= La Brega =

Podcast about Puerto Rico

La Brega: Stories of the Puerto Rican Experience is a seven part bilingual podcast produced in collaboration by WNYC Studios and Futuro Studios and hosted by Alana Casanova-Burgess. The show explores Puerto Rican culture and history and is created and produced by Puerto Ricans including the music and illustrations.

== Background ==
The podcast is hosted by Alana Casanova-Burgess and produced in collaboration by WNYC Studios and Futuro Studios. The show debuted on February 24, 2021. The show is a seven part series produced in both English and Spanish that explores Puerto Rican culture and history. There are some notable differences between the English episodes and Spanish episodes such as cultural and historical references that are only made in the Spanish episodes.
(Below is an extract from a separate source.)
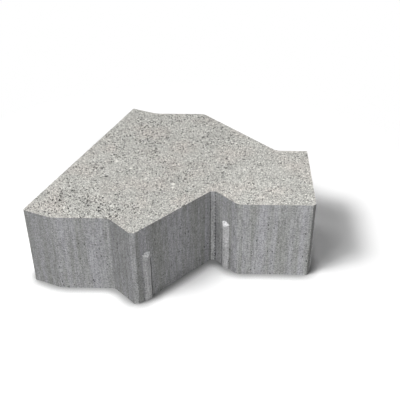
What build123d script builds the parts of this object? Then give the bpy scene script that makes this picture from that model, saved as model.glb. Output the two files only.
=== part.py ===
from build123d import *
import os

# Edging stone of an interlocking concrete paving, in millimetres.
# +Z is up and the stone lies on its bed at Z = 0. The straight edging side stands in the
# plane X = 0, from Y = -STRAIGHT_SIDE / 2 (near) to Y = +STRAIGHT_SIDE / 2 (far), and the
# stone reaches from it in +X into the paving. The origin is the middle of that side.

# Driving dimensions
STRAIGHT_SIDE = 200.0    # length of the edging side, which is also the laying pitch
THICKNESS = 80.0         # from the bed to the wearing face
TURN = 22.5              # every wall runs at one or three of these turns from the X axis

END_LEG = 28.0           # wall square to the straight side, at each of its ends
SHOULDER_LEG = 50.0      # wall that follows the end leg, one turn outwards
SLANT_LEG = 102.0        # far wall that slants back from the shoulder
HEAD_STEP = 30.0         # far wall of the head, after the slant
TOE_LEG = 31.0           # short wall between the near shoulder and the toe
NOTCH_LEG = 94.0         # long wall of the notch, from the toe to the throat
THROAT_LEG = 31.0        # short wall of the notch, from the throat to the jaw

CORNER_CHAMFER = 1.5     # flat on the upright arris of the square corners at both ends
TOE_CHAMFER = 3.2        # flat on the upright arris of the toe
THROAT_CHAMFER = 3.5     # flat in the throat, which clears the toe of the next stone
BEND_RADIUS = 20.0       # rounding where two walls meet at one turn
ELBOW_RADIUS = 8.0       # rounding where two walls meet at two turns

RIB_RADIUS = 5.0         # roundness of an upright spacer rib
RIB_STAND = 2.5          # how far a rib stands out of its wall
RIB_HEIGHT = 52.5        # where a rib's sloping top meets its wall
RIB_SLOPE = 45.0         # slope of a rib's top, downwards and away from the wall
RIB_FROM_CORNER = 14.0   # from a wall's corner to the middle of its rib


# Outline of the walls, as sharp corners, anticlockwise from the near end
def leg(length, turns):
    """One wall's run: its length, at a number of turns from the X axis."""
    return Vector(length, 0).rotate(Axis.Z, turns * TURN)


near_end = Vector(0, -STRAIGHT_SIDE / 2)
near_bend = near_end + leg(END_LEG, 0)
near_shoulder = near_bend + leg(SHOULDER_LEG, 1)
toe = near_shoulder + leg(TOE_LEG, -1)
throat = toe + leg(NOTCH_LEG, 3)
jaw = throat + leg(THROAT_LEG, -1)

far_end = Vector(0, STRAIGHT_SIDE / 2)
far_bend = far_end + leg(END_LEG, 0)
far_shoulder = far_bend + leg(SHOULDER_LEG, 1)
neck = far_shoulder + leg(SLANT_LEG, -1)
head_far = neck + leg(HEAD_STEP, 1)

# The wall from the jaw meets the head's end wall at a right angle
end_wall_way = leg(1, -3)
head_near = head_far + end_wall_way * (jaw - head_far).dot(end_wall_way)

outline = [
    near_end, near_bend, near_shoulder, toe, throat, jaw,
    head_near, head_far, neck, far_shoulder, far_bend, far_end,
]
square_corners = [near_end, head_near, head_far, far_end]
bends = [near_bend, far_bend]
elbows = [near_shoulder, jaw, neck, far_shoulder]

# Walls with a spacer rib: where the wall starts and ends, and how far along it the rib is
ribbed_walls = [
    (toe, throat, RIB_FROM_CORNER),
    (throat, jaw, THROAT_LEG - RIB_FROM_CORNER),
    (head_near, head_far, RIB_FROM_CORNER),
    (neck, far_shoulder, RIB_FROM_CORNER),
    (neck, far_shoulder, SLANT_LEG - RIB_FROM_CORNER),
    (far_shoulder, far_bend, SHOULDER_LEG / 2),
]


def corners_at(sketch, places):
    """The sketch's corners at the given places."""
    return [sketch.vertices().sort_by_distance(place)[0] for place in places]


def rib_seat(start, end, distance):
    """The place of a rib on the wall from start to end. It faces right, out of the stone."""
    run = (end - start).normalized()
    return Plane(origin=start + run * distance, x_dir=run.rotate(Axis.Z, -90)).location


# Spacer rib, upright at its own origin, with the face of its wall in the plane X = 0
with BuildPart() as spacer_rib:
    with BuildSketch():
        with Locations((RIB_STAND - RIB_RADIUS, 0)):
            Circle(RIB_RADIUS)
    extrude(amount=RIB_HEIGHT + RIB_RADIUS)
    top_normal = Vector(0, 0, 1).rotate(Axis.Y, RIB_SLOPE)
    split(bisect_by=Plane(origin=(0, 0, RIB_HEIGHT), z_dir=top_normal), keep=Keep.BOTTOM)

# The stone, with its ribs cast on
with BuildPart() as edging_stone:
    with BuildSketch() as section:
        with BuildLine():
            Polyline(*outline, close=True)
        make_face()
        chamfer(corners_at(section, square_corners), CORNER_CHAMFER)
        chamfer(corners_at(section, [toe]), TOE_CHAMFER)
        chamfer(corners_at(section, [throat]), THROAT_CHAMFER)
        fillet(corners_at(section, bends), BEND_RADIUS)
        fillet(corners_at(section, elbows), ELBOW_RADIUS)
    extrude(amount=THICKNESS)
    with Locations(*[rib_seat(*wall) for wall in ribbed_walls]):
        add(spacer_rib.part)

edging_stone.part.label = "edging_stone"

os.makedirs("parts", exist_ok=True)
export_step(edging_stone.part, "parts/edging_stone.step")
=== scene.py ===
import bmesh
import bpy
import math
from mathutils import Matrix, Vector, noise


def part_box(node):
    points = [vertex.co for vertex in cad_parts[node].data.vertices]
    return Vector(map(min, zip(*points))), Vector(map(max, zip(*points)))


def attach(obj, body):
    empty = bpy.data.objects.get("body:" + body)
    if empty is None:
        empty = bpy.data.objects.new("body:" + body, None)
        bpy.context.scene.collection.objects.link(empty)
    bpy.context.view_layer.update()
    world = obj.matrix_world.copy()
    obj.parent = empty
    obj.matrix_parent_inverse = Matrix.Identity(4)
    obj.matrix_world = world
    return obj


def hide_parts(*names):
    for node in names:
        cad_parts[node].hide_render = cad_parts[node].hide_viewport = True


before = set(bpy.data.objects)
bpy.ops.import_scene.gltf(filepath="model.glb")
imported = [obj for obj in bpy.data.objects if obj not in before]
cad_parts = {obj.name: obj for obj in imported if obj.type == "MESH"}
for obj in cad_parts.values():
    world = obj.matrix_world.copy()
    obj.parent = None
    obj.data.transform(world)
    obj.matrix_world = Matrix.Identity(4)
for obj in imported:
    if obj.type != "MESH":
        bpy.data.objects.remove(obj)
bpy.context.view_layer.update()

# An edging stone of pressed concrete, lying on a white floor. All sizes are in metres.
MM = 0.001

# The walls, as on the drawing: their lengths, and the turn that their ways are multiples of
STRAIGHT_SIDE = 200 * MM
TURN = math.radians(22.5)
END_LEG = 28 * MM
SHOULDER_LEG = 50 * MM
SLANT_LEG = 102 * MM
HEAD_STEP = 30 * MM
TOE_LEG = 31 * MM
NOTCH_LEG = 94 * MM
THROAT_LEG = 31 * MM
BED, WEARING = (corner[2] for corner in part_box("edging_stone"))
THICKNESS = WEARING - BED

# Flats on the upright arrises, and roundings where walls meet at one turn and at two. The
# flats at the ends and on the head are each as wide as in the photograph, where the drawing
# has one width for them all.
END_CHAMFER = 1.0 * MM
HEAD_CHAMFER = 2.6 * MM
TOE_CHAMFER = 3.2 * MM
THROAT_CHAMFER = 3.5 * MM
BEND_RADIUS = 20 * MM
ELBOW_RADIUS = 8 * MM
ROUNDING_STEPS = 6

# A spacer rib: an upright round bar with a sloping top, sunk in its wall until only
# RIB_STAND of it stands out
RIB_RADIUS = 5 * MM
RIB_SIDES = 40
RIB_STAND = 2.5 * MM
RIB_HALF_WIDTH = math.sqrt(RIB_RADIUS ** 2 - (RIB_RADIUS - RIB_STAND) ** 2)
RIB_HEIGHT = 52.5 * MM
RIB_SLOPE = math.radians(45)
RIB_FROM_CORNER = 14 * MM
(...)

The phrase "la brega" means "the struggle", which is a common expression in Puerto Rico and describes the Puerto Rican mindset to struggle against adversity and injustice. The first episode includes interviews with Puerto Ricans who explain what the phrase means to them. The show discusses how potholes are a serious problem in Puerto Rico and how communities have addressed the problem.

The show was renewed for a second season. The second series debuted on January 26, 2023.

The show's soundtrack includes songs by well known Puerto Rican musical artists such as Xenia Rubinos. The soundtrack was released as an EP on April 11, 2023. The podcast's illustrations were also done by Puerto Rican artists.

On October 5, 2023, WNYC canceled the podcast in the midst of a broader cost-cutting effort.